Could you output each line of the data that follows exactly?

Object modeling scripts
* begin *
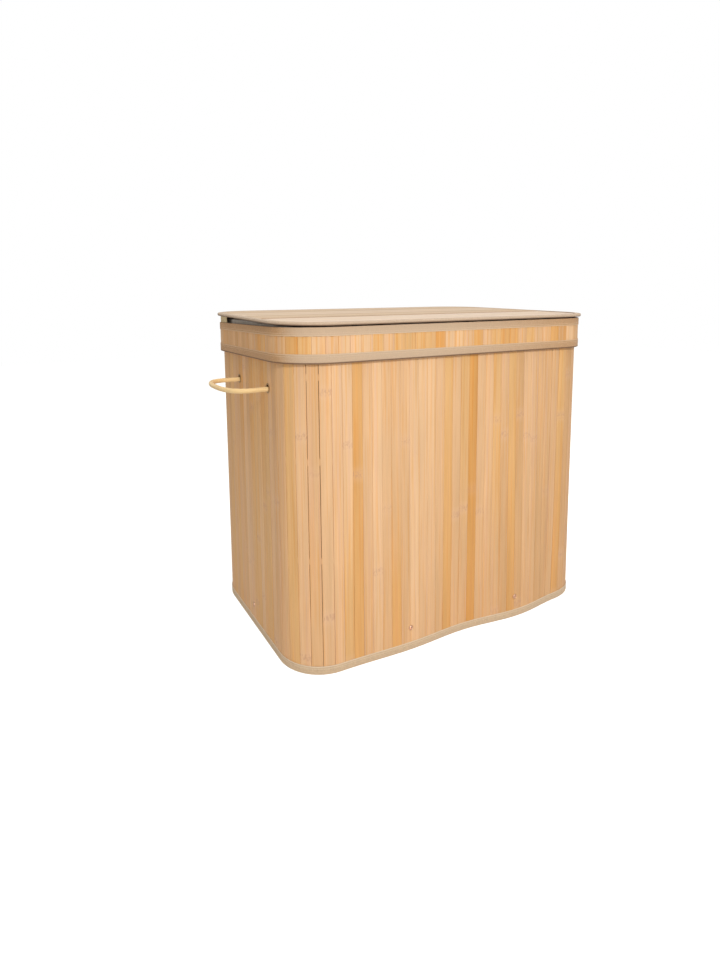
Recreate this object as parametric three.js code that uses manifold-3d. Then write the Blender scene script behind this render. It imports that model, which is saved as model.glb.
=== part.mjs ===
// Folding bamboo laundry hamper with two liner bags, in millimetres.
// +X runs along the long front to the right, -Y is the front, +Z is up.
// The origin is on the floor under the middle of the body.
import * as THREE from 'three';
import { mergeVertices } from 'three/addons/utils/BufferGeometryUtils.js';
import Module from 'manifold-3d';

const wasm = await Module();
wasm.setup();
const { Manifold } = wasm;

// Body: the curtain of upright slats
const bodyLength = 670;
const bodyDepth = 430;
const rimHeight = 584;
const cornerRadius = 80;
const slatPitch = 19;
const slatsPerCorner = 6;
const slatThickness = 2;
const clothThickness = 0.5;
const tapeThickness = 0.6;

// Seats and joints between pieces
const seatGap = 0.25;
const slatJoint = 0.3;
const cornerJoint = 0.6;
const jointDepth = 1.5;
const cutOverrun = 5;

// The wavy base line that the loose curtain takes between its rivets
const baseWave = 4.2;
const baseWaveGrowthShare = 0.0135;
const baseWaveLengthShare = 0.4;

// Tapes of the body
const baseTapeHeight = 15;
const rimTapeHeight = 14;

// Wire frames
const rimWireDiameter = 4;
const baseWireDiameter = 5;
const baseWireHeight = 28;
const baseWireClearance = 1.6;
const wireSides = 6;

// Divider rod and its hooks
const rodDiameter = 6;
const rodSides = 8;
const hookThickness = 1.5;
const hookReach = 1;
const notchClearance = 1;

// Rivets and the loops that carry the base wire
const rivetRise = 14;
const rivetSpotShares = [-0.17, 0.2];
const rivetHeadDiameter = 9;
const rivetHeadHeight = 1.5;
const rivetShankDiameter = 3;
const rivetCapDiameter = 7;
const rivetCapThickness = 1;
const rivetHoleClearance = 0.3;
const waveSlack = 0.2;
const rivetSides = 8;
const rivetDomeSteps = 3;
const loopWidth = 25;
const loopThickness = 1;
const loopTail = 6;

// Base board
const boardThickness = 3;
const boardClearance = 1.6;

// Liner bags
const linerThickness = 0.8;
const cuffDrop = 25;
const cuffSeam = 12;
const bagSideInset = 27;
const bagFrontClearance = 4.6;
const bagShoulderDrop = 80;
const strapWidth = 20;
const strapThickness = 0.6;
const strapLength = 30;
const strapSpotShares = [-0.3, -0.1, 0.1, 0.3];

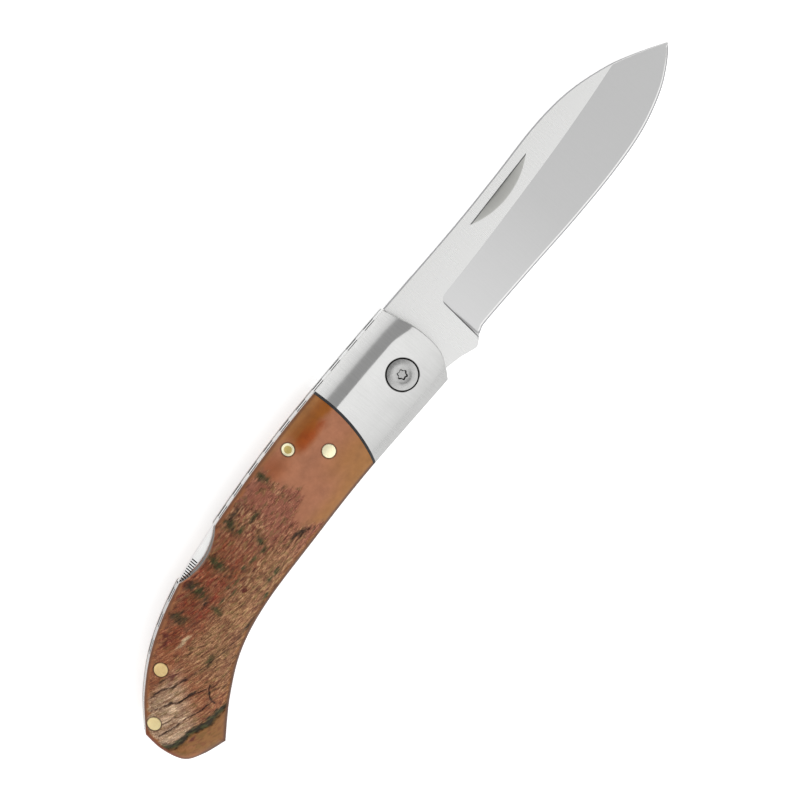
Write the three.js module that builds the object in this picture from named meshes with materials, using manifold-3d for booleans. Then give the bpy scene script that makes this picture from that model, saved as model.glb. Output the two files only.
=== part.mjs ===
* end *
Problem solution
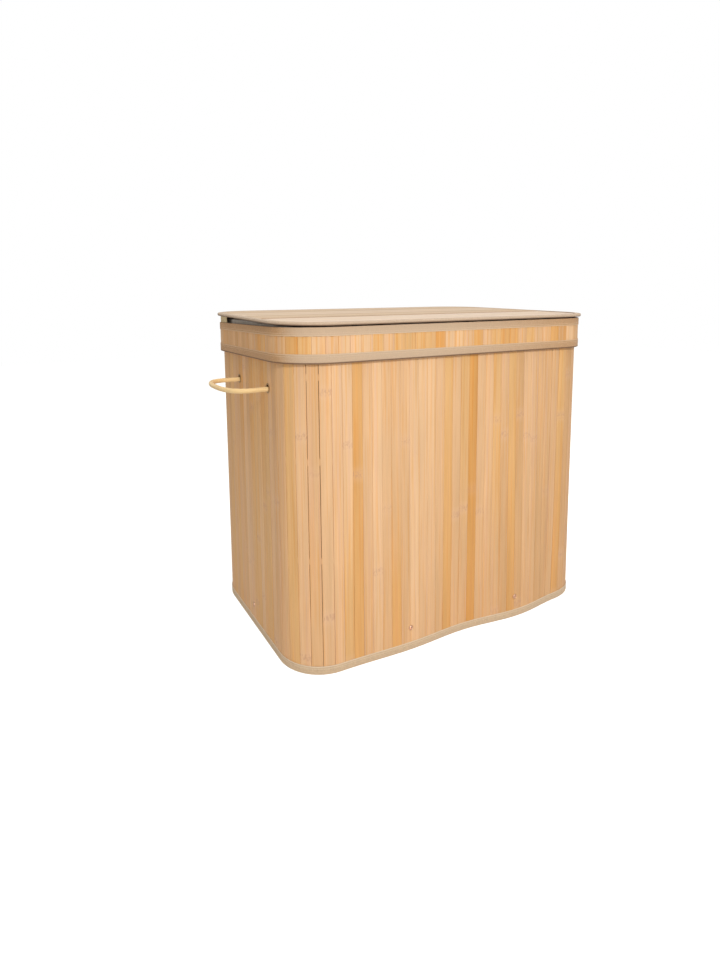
Recreate this object as parametric three.js code that uses manifold-3d. Then write the Blender scene script behind this render. It imports that model, which is saved as model.glb.
=== part.mjs ===
// Folding bamboo laundry hamper with two liner bags, in millimetres.
// +X runs along the long front to the right, -Y is the front, +Z is up.
// The origin is on the floor under the middle of the body.
import * as THREE from 'three';
import { mergeVertices } from 'three/addons/utils/BufferGeometryUtils.js';
import Module from 'manifold-3d';

const wasm = await Module();
wasm.setup();
const { Manifold } = wasm;

// Body: the curtain of upright slats
const bodyLength = 670;
const bodyDepth = 430;
const rimHeight = 584;
const cornerRadius = 80;
const slatPitch = 19;
const slatsPerCorner = 6;
const slatThickness = 2;
const clothThickness = 0.5;
const tapeThickness = 0.6;

// Seats and joints between pieces
const seatGap = 0.25;
const slatJoint = 0.3;
const cornerJoint = 0.6;
const jointDepth = 1.5;
const cutOverrun = 5;

// The wavy base line that the loose curtain takes between its rivets
const baseWave = 4.2;
const baseWaveGrowthShare = 0.0135;
const baseWaveLengthShare = 0.4;

// Tapes of the body
const baseTapeHeight = 15;
const rimTapeHeight = 14;

// Wire frames
const rimWireDiameter = 4;
const baseWireDiameter = 5;
const baseWireHeight = 28;
const baseWireClearance = 1.6;
const wireSides = 6;

// Divider rod and its hooks
const rodDiameter = 6;
const rodSides = 8;
const hookThickness = 1.5;
const hookReach = 1;
const notchClearance = 1;

// Rivets and the loops that carry the base wire
const rivetRise = 14;
const rivetSpotShares = [-0.17, 0.2];
const rivetHeadDiameter = 9;
const rivetHeadHeight = 1.5;
const rivetShankDiameter = 3;
const rivetCapDiameter = 7;
const rivetCapThickness = 1;
const rivetHoleClearance = 0.3;
const waveSlack = 0.2;
const rivetSides = 8;
const rivetDomeSteps = 3;
const loopWidth = 25;
const loopThickness = 1;
const loopTail = 6;

// Base board
const boardThickness = 3;
const boardClearance = 1.6;

// Liner bags
const linerThickness = 0.8;
const cuffDrop = 25;
const cuffSeam = 12;
const bagSideInset = 27;
const bagFrontClearance = 4.6;
const bagShoulderDrop = 80;
const strapWidth = 20;
const strapThickness = 0.6;
const strapLength = 30;
const strapSpotShares = [-0.3, -0.1, 0.1, 0.3];

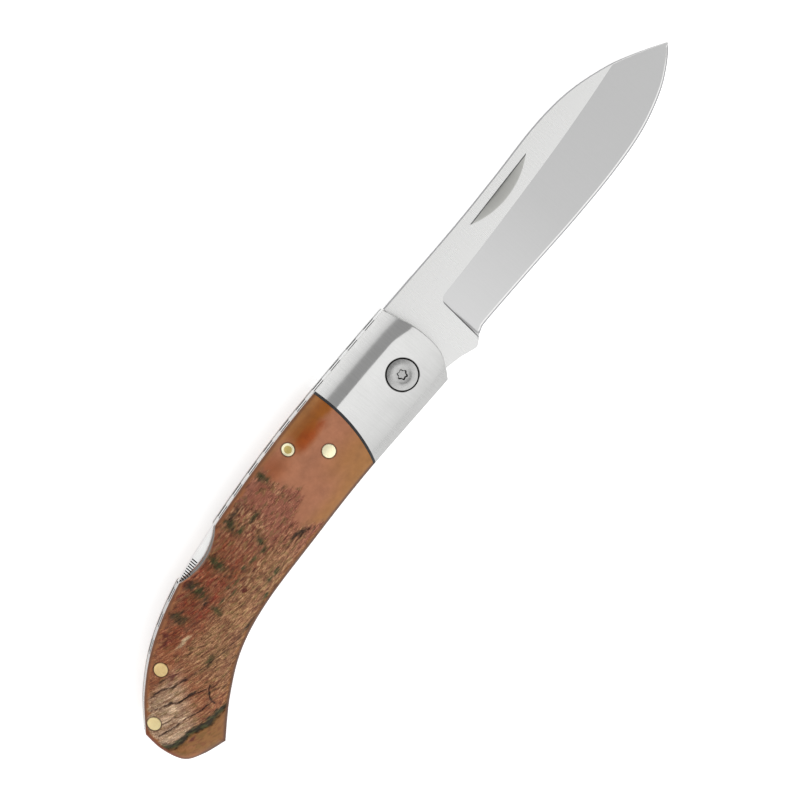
Write the three.js module that builds the object in this picture from named meshes with materials, using manifold-3d for booleans. Then give the bpy scene script that makes this picture from that model, saved as model.glb. Output the two files only.
=== part.mjs ===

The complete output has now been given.